The GDPR imposes concrete measures, such as: The obligation to keep internal records of data protection activities; the requirement to notify regulators of data breaches without undue delay (organizations must report breaches to supervisory authorities within 72 hours) and document the underlying facts, effects and remedial action taken; and appointing an official Data Protection Officer (required for some organisations).

Hefty fines and sanctions: Regulators are authorized to handle non-compliance with the GDPR in one of three ways: issue a warning or impose a temporary or definitive ban on processing personal data; impose a fine up to 20 million euro or 4 percent of the total worldwide turnover, depending on the circumstances of each individual case; or both of the above.

With these provisions, the GDPR hopes to make the cost of compliance less than the cost of violations.

Vague requirements: The lingering uncertainty around the GDPR is one of the biggest impediments to compliance, with parts of it deliberately left vague. Undefined terms such as “undue delay,” “likelihood of (high) risk to rights and freedoms” and “disproportionate effort” will require further clarity by the courts or regulators, or time for specific market practices to develop.

Similarly, the regulation offers no definition of what constitutes a “reasonable” level of protection for personal data, offering regulators significant flexibility in assessing fines for data breaches and non-compliance.

Extraterritorial reach: Similarly, the GDPR’s definition of what personal identification information has a broad scope, requiring a high level of protection for a wide range of information.

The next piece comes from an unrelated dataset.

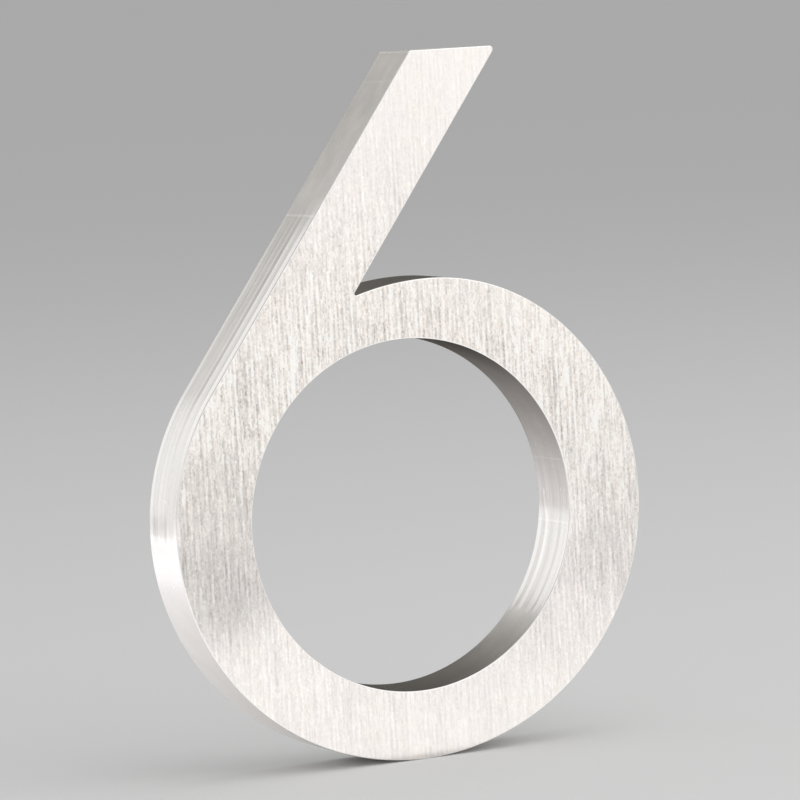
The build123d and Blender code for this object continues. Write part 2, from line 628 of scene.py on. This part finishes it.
def brushed_face(finish):
    """Straight brushing along the numeral's height: strokes of many lengths, ribs and darker hairlines.

    It is deepest across the crown and fades towards the stem's top and the bottom of the bowl. Painted shade
    darkens both sides of the bowl, the upper part of the face and a spot above the counter, and painted light
    brightens the upper right of the face and two spots on the left.
    """
    material, tree, place = new_finish("brushed_face")
    x, _, z = tree.separate(place)
    # Each stroke is given as its width and length in millimetres and its strength
    short = strokes(tree, x, z, 1, ((0.27, 0.4, 0.12), (0.34, 0.8, 0.06), (0.29, 1.6, 0.09)))
    long = strokes(tree, x, z, 5, ((0.33, 3, 0.11), (0.39, 6, 0.09), (0.5, 12, 0.065)))
    ribs = strokes(tree, x, z, 11, ((0.42, 12, 0.055), (0.56, 9, 0.055)), in_turn=True)
    broad = (noise(tree, place, (1.3, 9, 14), 31.9) - 0.5) * 0.05
    broad = broad + (noise(tree, place, (3.2, 9, 20), 35.2) - 0.5) * 0.04
    hairline = tree.smooth(noise(tree, place, (0.34, 9, 12), 45.8), 0.66, 0.8)

    def spot(middle_x, middle_z, across, along):
        """1 in the middle of an oval place on the face, and 0 outside it."""
        return tree.smooth(((x - middle_x) / across) ** 2 + ((z - middle_z) / along) ** 2, 1.3, 0.1)

    depth = 0.36 + tree.smooth(z, -55, 30) * tree.smooth(z, 75, 28) * (1 - spot(32, 44, 24, 16) * 0.4)
    depth = depth * (1 - spot(-42, -8, 20, 26) * 0.18)
    brushing = (short + long + ribs + broad - hairline * 0.07) * depth
    cloud = noise(tree, place, (16, 9, 16), 3.3, 1) - 0.5
    # Painted highlight: the face is a little lighter towards its upper right
    painted_highlight = tree.smooth(x, -35, 30) * tree.smooth(z, -8, 30) * 0.055
    # Painted shade: the face is a little darker over its upper part
    painted_shade = tree.smooth(z, 26, 46) * 0.02
    # Each place of painted shade is given as its middle, its reach across and along, and how much darker
    # it is. The two places below 0 are painted light instead.
    painted_shade_spots = (
        ((-34, -1, 22, 16), 0.095),
        ((-44, -11, 17, 11), 0.14),
        ((42, -12, 14, 9), 0.08),
        ((4, 28, 18, 9), 0.035),
        ((-30, -24, 14, 10), -0.05),
        ((-28, 28, 14, 14), -0.04),
    )
    for middle_and_reach, darker in painted_shade_spots:
        painted_shade = painted_shade + spot(*middle_and_reach) * darker
    light = 1 + brushing + cloud * 0.03 + painted_highlight - painted_shade
    # The middle of the numeral's height is a little warmer than its ends
    mellow = tree.smooth(z, -20, 25) * tree.smooth(z, 62, 32)
    warm = (noise(tree, place, (2.4, 9, 4), 52.6, 2) - 0.5) * 0.05 + mellow * 0.008
    cool = (noise(tree, place, (3, 9, 3), 63.1, 2) - 0.5) * 0.05 - mellow * 0.018
    tint = tree.combine(light * (1 + warm), light, light * (1 + cool))
    inputs = {
        "Base Color": tree.vector("MULTIPLY", tuple(finish.face), tint),
        "Roughness": finish.face_roughness + (broad * 0.4 + long * 0.3) * depth,
        "Anisotropic": finish.brushing,
    }
    metal(tree, inputs, brushing, finish.scratch_depth)
    return material


def bands(tree, deep, rows):
    """The height of bands that the cutter left along a wall, and their tone, which is painted highlight and
    shade.

    Each row gives a band's start and end in millimetres from the front, its rise from front to back and its
    tone.
    """
    height = light = 0
    for start, end, rise, tone in rows:
        height = height + tree.clamped((deep - start) / (end - start)) * rise
        light = light + (deep > start) * (deep < end) * tone
    return height, light


def milled_wall(finish):
    """Satin milled wall: soft clouds, fine grain, small bright specks and the cutter's marks.

    The cutter's lines follow the outline. They are plain on two dressed stretches, the stem's left side with
    the shoulder and the counter's lower half, and faint elsewhere. There the bands also carry painted
    highlight and shade. The left side's front third was milled in a pass of its own, and the left side has a
    painted highlight towards the stem's top. Thin cross marks show where the cutter came in, and the counter
    has one bright curved streak. The stem's end is coarser than the other walls.
    """
    material, tree, place = new_finish("milled_wall")
    x, y, z = tree.separate(place)
    deep = y - lo.y / MM
    stem_top = hi.z / MM
    # The left side with the shoulder lies this far left of the counter's centre, square to the stem
    aside = x * cos(STEM_LEAN) - z * sin(STEM_LEAN)
    on_left = tree.smooth(aside, -36.2, -37.6)
    left_side = on_left * tree.smooth(z, 60, 48)
    # Each band's tone is painted highlight or shade
    left_bands = (
        (0.2, 1.5, 1.1, 0.1),
        (1.5, 3.0, 0.5, -0.03),
        (3.0, 4.3, 0.8, 0.03),
        (4.5, 5.6, -0.4, -0.04),
        (5.7, 6.6, 0.1, 0.02),
        (7.2, 8.3, 0.0, 0.03),
        (8.5, 10.4, -0.2, -0.04),
        (10.6, 11.8, 0.2, 0.05),
    )
    # The counter's wall is the only one this close to its centre
    counter_reach = 36
    counter = x * x + z * z < counter_reach**2
    inside = tree.smooth(z, 9, 4) * 0.4 + tree.smooth(z, -2, -6) * 0.6
    inside = counter * inside * tree.smooth(z, -20.8, -19.6)
    # Each band's tone is painted highlight or shade
    inside_bands = (
        (0.0, 0.8, 0.1, 0.08),
        (1.7, 2.8, 0.1, 0.03),
        (2.9, 3.9, -0.1, -0.1),
        (4.2, 5.4, 0.1, 0.0),
        (5.7, 7.3, -0.1, -0.07),
        (7.7, 8.8, 0.1, 0.08),
        (9.0, 10.3, -0.1, -0.1),
        (10.5, 11.9, 0.1, 0.07),
    )
    left_height, left_painted_bands = bands(tree, deep, left_bands)
    inside_height, inside_painted_bands = bands(tree, deep, inside_bands)
    # The bright streak curves away from the front as it climbs
    streak_depth = 8.2 + tree.smooth(z, -6.5, 0) * 1.5
    streak = tree.smooth((deep - streak_depth) ** 2, 0.25, 0.03)
    streak = streak * tree.smooth(z, 1.3, 0.8) * tree.smooth(z, -17, -7)

    def cross_mark(at_height):
        """A thin line straight across the wall."""
        return tree.smooth((z - at_height) ** 2, 0.07, 0)

    marks = on_left * (cross_mark(54.8) + cross_mark(77.6) * 0.4)
    counter_marks = streak * 1.6 + cross_mark(7) * 0.5 + cross_mark(-4.6) * 0.5
    marks = marks + counter * tree.smooth(x, 0, 1) * counter_marks
    fine = tree.smooth(noise(tree, place, (40, 0.42, 40), 2.6), 0.36, 0.64) - 0.5
    step = noise(tree, place, (70, 3.2, 70), 7.2) - 0.5
    dressed = left_side + inside
    cloud = noise(tree, place, (5, 4, 5), 8.4, 2) - 0.5
    grain = noise(tree, place, (0.32, 0.32, 0.32), 6.6, 1) - 0.5
    speck = tree.smooth(noise(tree, place, (0.5, 0.5, 0.5), 12.1), 0.78, 0.84)
    light = 1 + fine * dressed * 0.06 + left_side * left_painted_bands + inside * inside_painted_bands
    light = light + cloud * 0.12 + grain * 0.14 + speck * 0.2 + marks * 0.13
    # Painted highlight: the left side is lighter towards the stem's top
    light = light + on_left * tree.smooth(z, stem_top - 7.9, stem_top - 0.9) * 0.12
    coarse_end = tree.smooth(z, stem_top - 0.4, stem_top - 0.2)
    rough = finish.wall_roughness + cloud * 0.12 + fine * 0.03 - inside * 0.04 + coarse_end * 0.35
    height = (fine * 0.12 + step * 0.3) * (0.08 + dressed * 0.92) + grain * 0.1
    height = height + left_side * left_height + inside * inside_height
    inputs = {"Base Color": shaded(tree, finish.wall, light), "Roughness": rough}
    metal(tree, inputs, height, finish.cutter_depth)
    return material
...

It also has an extensive reach, with many firms — particularly in the U.S. — not even aware they will be subject to the new EU regulations.

The primary principle behind the GDPR is that it views personal data as the property of the individual, not data controllers or processors. It applies to all EU citizens wherever they may be situated and regardless of the organization’s location. Consequently, in today’s digital and global world, it’s almost impossible to avoid dealing with some form of personal data from the European market.